このように一つの処理ブロックBで行われる連続した一連の処理としては、加熱処理や温度調整処理が含まれず、液処理のみが行われるようにしてもよい。さらに塗布膜の形成処理及び現像処理を行わず、上記の洗浄処理のみが行われるように装置を構成してもよい。つまり、本発明の基板処理装置は、塗布、現像装置のみに適用されるものではない。さらに、一つの処理ブロックにおいて行われる液処理は1種であっても複数種であってもよく、従って、例えば反射防止膜形成ユニット5Aとレジスト膜形成ユニット5を一つの処理ブロックBに設けて処理を行ってもよい。

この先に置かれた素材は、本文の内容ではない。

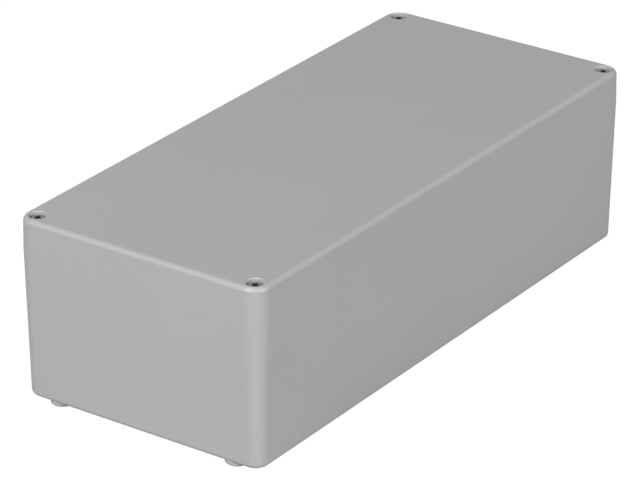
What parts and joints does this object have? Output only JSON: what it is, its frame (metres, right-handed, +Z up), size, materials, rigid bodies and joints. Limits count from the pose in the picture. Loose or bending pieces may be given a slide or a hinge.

また、既述した各実施形態では塗布、現像装置には同じ構成の処理ブロックBが2つ以上設けられているが、そのように同じ構成の処理ブロックBが複数設けられていなくてもよい。例えば複数の処理ブロックの全てにおいて、互いに異なる処理が行われるように基板処理装置を構成してもよい。そして、この複数の処理ブロックをウエハWが順番に搬送されるようにしてもよいし、複数の処理ブロックのうちの1つのみにウエハWが搬送されると共に各ウエハWは異なる処理ブロックに搬送されることで、ウエハWに異なる処理が行われるようにしてもよい。
ところで、上記の各例ではブロック制御部Cは、筐体31に内包されることで、処理ブロックBに設けられている。言い換えると、処理ブロックBを移動させるとブロック制御部Cも移動するように、処理ブロックBとブロック制御部Cとが一体に構成されている。しかし、ブロック制御部Cは処理ブロックBに設けられていなくてもよい。具体的には、筐体31の外側に、ブロック制御部Cが当該筐体31から分離されて設けられる、即ち、ブロック制御部Cが、処理ブロックBと別体として設けられていてもよい。そのように処理ブロックBとは別体にブロック制御部Cを設ける場合、筐体31内に設置できるユニットの数を増やすことができるという点、及びブロック制御部Cの配置のレイアウトの設定を自由に行えるという点で有利である。
ただし、処理ブロックBにブロック制御部Cが設けられることで、基板処理装置に対して処理ブロックBの増減を行う場合において、処理ブロックBと共にブロック制御部Cを移動させて当該基板処理装置に対して付加あるいは取り外しができるので、これら付加及び取り外しの手間の軽減を図ることができるという点から有利である。なお、処理ブロックBにブロック制御部Cが設けられるとは、上記のように筐体31内にブロック制御部Cを設けることには限られず、例えば筐体31の外部において当該筐体31上または側方に当該筐体31と隣接するようにブロック制御部Cを設け、筐体31とブロック制御部Cとを共に移動させることができる構成も含む。